The comedic potential of a film that features the actors who played Greg Focker, Axel Foley, Ferris Bueller and TV’s ‘Hawkeye’ Pierce is off the chart; that it’s directed by Brett Ratner, the (admittedly, self-proclaimed) king of modern action-comedies only increases the level of anticipation.

That Tower Heist should ultimately prove so mediocre, despite the frantic efforts of a talented cast, makes for one of the most unsatisfying trips to the movies in quite a while. Forty-somethings who are dragged away from their home theatres in the hope their teenage comedy idols will re-invigorate the heist genre will leave wishing they had waited for the Blu-ray release; teens won’t know who half this cast is, nor care for the daft, meagre, yet overly-complicated plot.

Ben Stiller plays blue-collar hero Josh Kovacs, the head of security for a Manhattan apartment block that houses charming, if slightly slimy, investment magnate Arthur Shaw (Alan Alda). When it’s revealed Shaw has fleeced dozens of working-class Joes out of their life savings, including most of Kovac’s colleagues but, thanks to petty legal loopholes, will avoid prosecution, Kovac flips out and trashes the old man’s penthouse suite, and is one of a group of committed workers fired by Shaw out of retribution. So Kovacs teams up with penniless tenant Mr. Fitzhugh (Matthew Broderick), disillusioned lift-man Enrique (Michael Pena), father-to-be front-desker Charlie (Casey Affleck), and small-time criminal Slide (Eddie Murphy), to set in motion a plan to nab the millions of dollars that Shaw keeps hidden in his apartment.

One can’t help but feel there must have been a little more meat on the bones of the script at some point. Alda’s Shaw is very obviously based on Ponzi scheme mega-crook Bernie Madoff; the blows dealt to the working class characters seem specifically constructed to reach out to the good, honest, hard-working cinema-goer who may have been shafted by the GFC and the crooked hand of money-market manipulators.

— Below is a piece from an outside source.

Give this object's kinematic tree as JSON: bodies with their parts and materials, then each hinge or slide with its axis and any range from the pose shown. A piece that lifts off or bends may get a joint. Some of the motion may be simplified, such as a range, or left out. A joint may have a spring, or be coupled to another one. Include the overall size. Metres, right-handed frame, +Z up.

Ratner simply plops all that nuance on the screen in the film’s first act then abandons it. He’s on deck for the heist stuff, pure and simple; by the time our would-be robbers are lowering a car made of gold down the side of the apartment above the Macy’s Thanksgiving Day parade, you know you are at the mercy of a director who revels in the technical challenges of filmmaking but has little regard for subtext or potential satire.

Stiller effortlessly (or lazily?) does his Night at the Museum straight-man schtick; Murphy, Alda and Broderick make the most of their parts. (Broderick has the film’s best line when asked what he plans to do now that he’s borderline destitute). Hollywood’s great unused leading lady, Tea Leoni, adds credibility as the Federal Agent investigating Shaw; her drunken scenes opposite Stiller offer the film’s best character-driven interaction.

Films like Tower Heist were de rigueur when Murphy and Broderick were true A-listers; Ratner has been very vocal regarding his formative years as a film fan, when jaunty buddy-driven escapades like 48 Hours (1982) and Lethal Weapon (1987) were audience favourites (in truth, Tower Heist is closer to Peter Yate’s 1972 romp The Hot Rock, starring Robert Redford). There is enough in Ratner’s film to bring back good memories of better movies, but nothing to make it particularly memorable in its own right.